-- Material start --

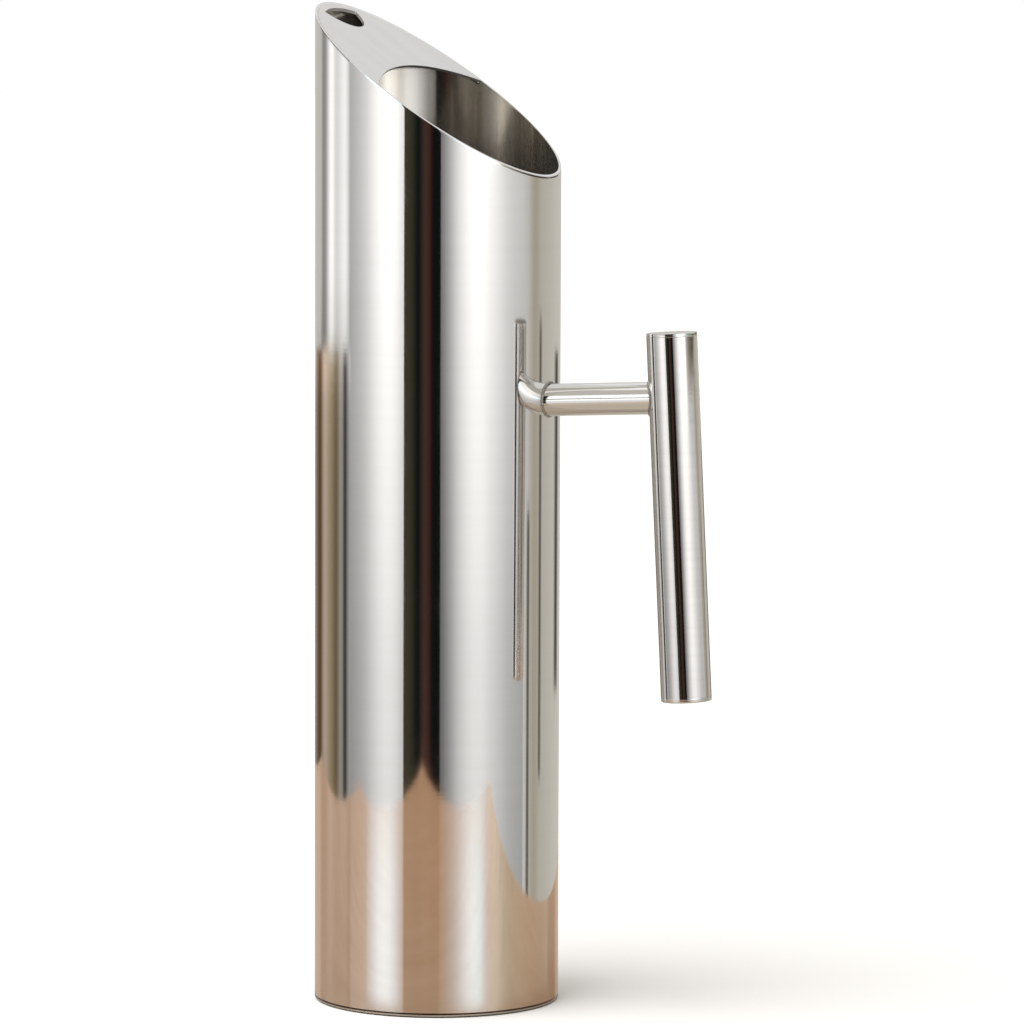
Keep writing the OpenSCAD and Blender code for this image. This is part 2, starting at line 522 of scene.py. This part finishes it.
# the tube starts inside the body and ends inside the grip, and then both are cut out of it
def buildArm():
    reach = (armOnGrip - armOnBody).length
    middle = (armOnBody + armOnGrip) / 2 - armAxis * arm["overrun"] / 2
    tube = addRod("handleArm", arm["radius"], reach + arm["overrun"], middle, armTurn,
                  arm["sides"], "NOTHING")
    placeFixed(tube)
    useModifier(tube, "SOLIDIFY", thickness=arm["wall"], offset=-1, use_even_offset=True)
    cutAway(tube, addRod("bodySide", bodyRadius, 80 * mm, (0, 0, armOnBody.z),
                         sides=body["sides"]))
    cutAway(tube, addRod("gripSide", grip["radius"], 80 * mm, armOnGrip, gripTurn, grip["sides"]))
    smoothAndSettle(tube)
    finishPiece(tube, "handle_arm", "mirror_steel", mirrorSteel)


buildArm()


def buildGrip():
    tube = addRod("gripTube", grip["radius"], gripHalf * 2, gripMiddle, gripTurn, grip["sides"],
                  "NOTHING")
    useModifier(tube, "SOLIDIFY", thickness=grip["wall"], offset=-1, use_even_offset=True)
    startEdit(tube)
    bevelEdges(tube, grip["groove"], 1, lambda e, m: abs(abs(m.z) - gripHalf) < near
               and flatRadius(m) > grip["radius"] - near)
    for share in grip["loops"]:
        slicePiece(gripMiddle + gripAxis * gripHalf * share, gripAxis)
    stopEdit()
    placeFixed(tube)
    cutAway(tube, addRod("vent", grip["vent"] / 2, 12 * mm, armOnGrip - armAxis * 8 * mm,
                         armTurn, grip["ventSides"]))
    smoothAndSettle(tube)
    finishPiece(tube, "grip_tube", "grip_steel", gripSteel)
    return tube


# a cap is a thick disc, its outer edge rounded and its seam side bevelled
def buildCap(name, node, middle, outward):
    cap = addRod(name, grip["radius"], grip["cap"], middle, gripTurn, grip["sides"])
    rim = grip["cap"] / 2 * 0.9  # an edge past this height is on one of the two ends
    startEdit(cap)
    bevelEdges(cap, grip["capRound"], 4, lambda e, m: m.z * outward > rim)
    bevelEdges(cap, grip["groove"], 1, lambda e, m: m.z * outward < -rim)
    bpy.ops.mesh.select_mode(type="FACE")
    bpy.ops.mesh.select_all(action="DESELECT")
    # the cap's flat end is the one face there with many corners
    pick(cap, "FACE", lambda f, m: m.z * outward > rim and len(f.verts) > 8)
    for step in grip["capInsets"]:
        bpy.ops.mesh.inset(thickness=step)
    stopEdit()
    placeFixed(cap)
    smoothAndSettle(cap, 40)
    finishPiece(cap, node, "grip_steel", gripSteel)


gripTube = buildGrip()
buildCap("gripTopCap", "grip_top_cap", topCap, 1)
buildCap("gripLowCap", "grip_bottom_cap", lowCap, -1)


bead = {
    "armThick": 0.42 * mm,
    "armGap": 0.28 * mm,  # from the arm's side to the bead's middle
    "baseThick": 0.72 * mm,
    "guardThick": 0.6 * mm,
    "inset": 0.35 * mm,  # from the wall and the sheet to the middle of an inside bead
    "lumps": 0.65 * mm,
    "lumpSize": 1.0 * mm,
    "roundness": 6,
    "armSides": 160,
}
beadLumps = bpy.data.textures.new("beadLumps", "CLOUDS")
beadLumps.noise_scale = bead["lumpSize"]


# turns a line into a lumpy, closed bead
def fatten(line, thick):
    makeActive(line)
    bpy.ops.object.convert(target="CURVE")
    line.data.bevel_depth = thick
    line.data.bevel_resolution = bead["roundness"]
    line.data.use_fill_caps = True
    bpy.ops.object.convert(target="MESH")
    startEdit(line)
    bpy.ops.mesh.select_all(action="SELECT")
    bpy.ops.mesh.remove_doubles(threshold=0.01 * mm)  # the end caps come loose from the bead
    stopEdit()
    useModifier(line, "DISPLACE", texture=beadLumps, strength=bead["lumps"], mid_level=0.5)
    startEdit(line)
    bpy.ops.mesh.select_all(action="SELECT")
    bpy.ops.mesh.normals_make_consistent(inside=False)
    stopEdit()
    bpy.ops.object.shade_smooth()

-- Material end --

◆ **Your task**: Copy down the material exactly as written.

◆ **Expected answer**:
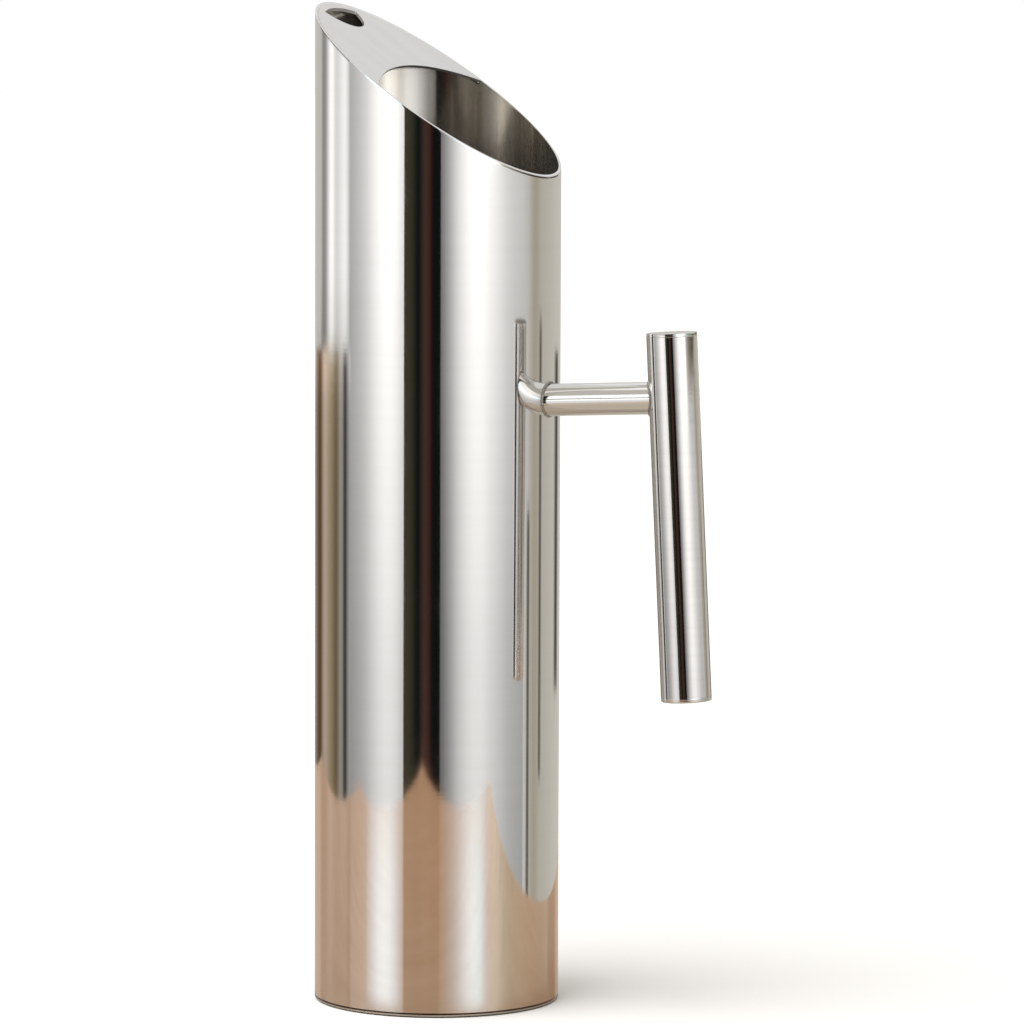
Keep writing the OpenSCAD and Blender code for this image. This is part 2, starting at line 522 of scene.py. This part finishes it.
# the tube starts inside the body and ends inside the grip, and then both are cut out of it
def buildArm():
    reach = (armOnGrip - armOnBody).length
    middle = (armOnBody + armOnGrip) / 2 - armAxis * arm["overrun"] / 2
    tube = addRod("handleArm", arm["radius"], reach + arm["overrun"], middle, armTurn,
                  arm["sides"], "NOTHING")
    placeFixed(tube)
    useModifier(tube, "SOLIDIFY", thickness=arm["wall"], offset=-1, use_even_offset=True)
    cutAway(tube, addRod("bodySide", bodyRadius, 80 * mm, (0, 0, armOnBody.z),
                         sides=body["sides"]))
    cutAway(tube, addRod("gripSide", grip["radius"], 80 * mm, armOnGrip, gripTurn, grip["sides"]))
    smoothAndSettle(tube)
    finishPiece(tube, "handle_arm", "mirror_steel", mirrorSteel)


buildArm()


def buildGrip():
    tube = addRod("gripTube", grip["radius"], gripHalf * 2, gripMiddle, gripTurn, grip["sides"],
                  "NOTHING")
    useModifier(tube, "SOLIDIFY", thickness=grip["wall"], offset=-1, use_even_offset=True)
    startEdit(tube)
    bevelEdges(tube, grip["groove"], 1, lambda e, m: abs(abs(m.z) - gripHalf) < near
               and flatRadius(m) > grip["radius"] - near)
    for share in grip["loops"]:
        slicePiece(gripMiddle + gripAxis * gripHalf * share, gripAxis)
    stopEdit()
    placeFixed(tube)
    cutAway(tube, addRod("vent", grip["vent"] / 2, 12 * mm, armOnGrip - armAxis * 8 * mm,
                         armTurn, grip["ventSides"]))
    smoothAndSettle(tube)
    finishPiece(tube, "grip_tube", "grip_steel", gripSteel)
    return tube


# a cap is a thick disc, its outer edge rounded and its seam side bevelled
def buildCap(name, node, middle, outward):
    cap = addRod(name, grip["radius"], grip["cap"], middle, gripTurn, grip["sides"])
    rim = grip["cap"] / 2 * 0.9  # an edge past this height is on one of the two ends
    startEdit(cap)
    bevelEdges(cap, grip["capRound"], 4, lambda e, m: m.z * outward > rim)
    bevelEdges(cap, grip["groove"], 1, lambda e, m: m.z * outward < -rim)
    bpy.ops.mesh.select_mode(type="FACE")
    bpy.ops.mesh.select_all(action="DESELECT")
    # the cap's flat end is the one face there with many corners
    pick(cap, "FACE", lambda f, m: m.z * outward > rim and len(f.verts) > 8)
    for step in grip["capInsets"]:
        bpy.ops.mesh.inset(thickness=step)
    stopEdit()
    placeFixed(cap)
    smoothAndSettle(cap, 40)
    finishPiece(cap, node, "grip_steel", gripSteel)


gripTube = buildGrip()
buildCap("gripTopCap", "grip_top_cap", topCap, 1)
buildCap("gripLowCap", "grip_bottom_cap", lowCap, -1)


bead = {
    "armThick": 0.42 * mm,
    "armGap": 0.28 * mm,  # from the arm's side to the bead's middle
    "baseThick": 0.72 * mm,
    "guardThick": 0.6 * mm,
    "inset": 0.35 * mm,  # from the wall and the sheet to the middle of an inside bead
    "lumps": 0.65 * mm,
    "lumpSize": 1.0 * mm,
    "roundness": 6,
    "armSides": 160,
}
beadLumps = bpy.data.textures.new("beadLumps", "CLOUDS")
beadLumps.noise_scale = bead["lumpSize"]


# turns a line into a lumpy, closed bead
def fatten(line, thick):
    makeActive(line)
    bpy.ops.object.convert(target="CURVE")
    line.data.bevel_depth = thick
    line.data.bevel_resolution = bead["roundness"]
    line.data.use_fill_caps = True
    bpy.ops.object.convert(target="MESH")
    startEdit(line)
    bpy.ops.mesh.select_all(action="SELECT")
    bpy.ops.mesh.remove_doubles(threshold=0.01 * mm)  # the end caps come loose from the bead
    stopEdit()
    useModifier(line, "DISPLACE", texture=beadLumps, strength=bead["lumps"], mid_level=0.5)
    startEdit(line)
    bpy.ops.mesh.select_all(action="SELECT")
    bpy.ops.mesh.normals_make_consistent(inside=False)
    stopEdit()
    bpy.ops.object.shade_smooth()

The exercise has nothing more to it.